:: Exercise material ::
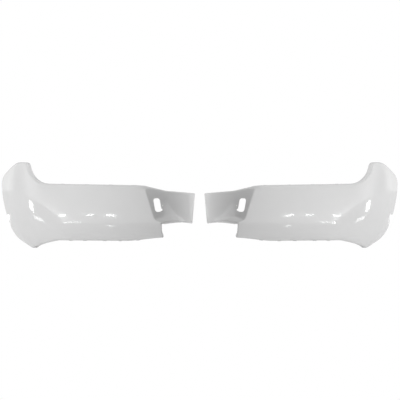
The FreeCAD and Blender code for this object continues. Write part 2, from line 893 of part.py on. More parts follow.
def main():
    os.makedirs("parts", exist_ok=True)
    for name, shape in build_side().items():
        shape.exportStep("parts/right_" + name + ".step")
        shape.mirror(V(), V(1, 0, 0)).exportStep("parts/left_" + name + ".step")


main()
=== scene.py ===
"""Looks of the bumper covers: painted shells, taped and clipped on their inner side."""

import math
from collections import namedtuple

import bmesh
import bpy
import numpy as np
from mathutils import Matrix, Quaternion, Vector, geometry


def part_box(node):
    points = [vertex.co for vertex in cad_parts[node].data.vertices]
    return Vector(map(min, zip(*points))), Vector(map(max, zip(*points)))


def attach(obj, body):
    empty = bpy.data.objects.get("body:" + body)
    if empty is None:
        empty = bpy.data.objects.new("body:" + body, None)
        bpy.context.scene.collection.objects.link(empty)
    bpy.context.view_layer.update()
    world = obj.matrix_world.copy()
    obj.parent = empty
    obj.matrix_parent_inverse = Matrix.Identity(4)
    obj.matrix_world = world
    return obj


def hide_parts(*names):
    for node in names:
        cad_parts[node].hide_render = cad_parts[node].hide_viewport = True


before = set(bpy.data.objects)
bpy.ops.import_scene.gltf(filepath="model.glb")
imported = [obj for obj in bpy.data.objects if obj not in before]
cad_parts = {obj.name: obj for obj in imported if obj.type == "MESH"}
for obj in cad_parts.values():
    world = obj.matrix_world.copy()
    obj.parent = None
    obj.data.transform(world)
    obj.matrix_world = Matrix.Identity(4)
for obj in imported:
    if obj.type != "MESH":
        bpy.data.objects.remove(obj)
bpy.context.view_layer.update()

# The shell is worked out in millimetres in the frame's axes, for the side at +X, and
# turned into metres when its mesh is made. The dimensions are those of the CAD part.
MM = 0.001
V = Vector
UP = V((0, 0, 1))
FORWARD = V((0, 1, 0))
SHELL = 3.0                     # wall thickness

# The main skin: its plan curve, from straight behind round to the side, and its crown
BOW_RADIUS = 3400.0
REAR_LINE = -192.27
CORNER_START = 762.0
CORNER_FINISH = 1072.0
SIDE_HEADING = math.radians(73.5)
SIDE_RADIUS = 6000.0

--

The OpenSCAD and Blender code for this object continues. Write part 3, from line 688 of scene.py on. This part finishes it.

:: Exercise aim ::
Using the entries above, repeat only the lines from the one containing "for name, shape" through the one containing "obj.matrix_world = world", end lines included.

:: Final result ::
    for name, shape in build_side().items():
        shape.exportStep("parts/right_" + name + ".step")
        shape.mirror(V(), V(1, 0, 0)).exportStep("parts/left_" + name + ".step")


main()
=== scene.py ===
"""Looks of the bumper covers: painted shells, taped and clipped on their inner side."""

import math
from collections import namedtuple

import bmesh
import bpy
import numpy as np
from mathutils import Matrix, Quaternion, Vector, geometry


def part_box(node):
    points = [vertex.co for vertex in cad_parts[node].data.vertices]
    return Vector(map(min, zip(*points))), Vector(map(max, zip(*points)))


def attach(obj, body):
    empty = bpy.data.objects.get("body:" + body)
    if empty is None:
        empty = bpy.data.objects.new("body:" + body, None)
        bpy.context.scene.collection.objects.link(empty)
    bpy.context.view_layer.update()
    world = obj.matrix_world.copy()
    obj.parent = empty
    obj.matrix_parent_inverse = Matrix.Identity(4)
    obj.matrix_world = world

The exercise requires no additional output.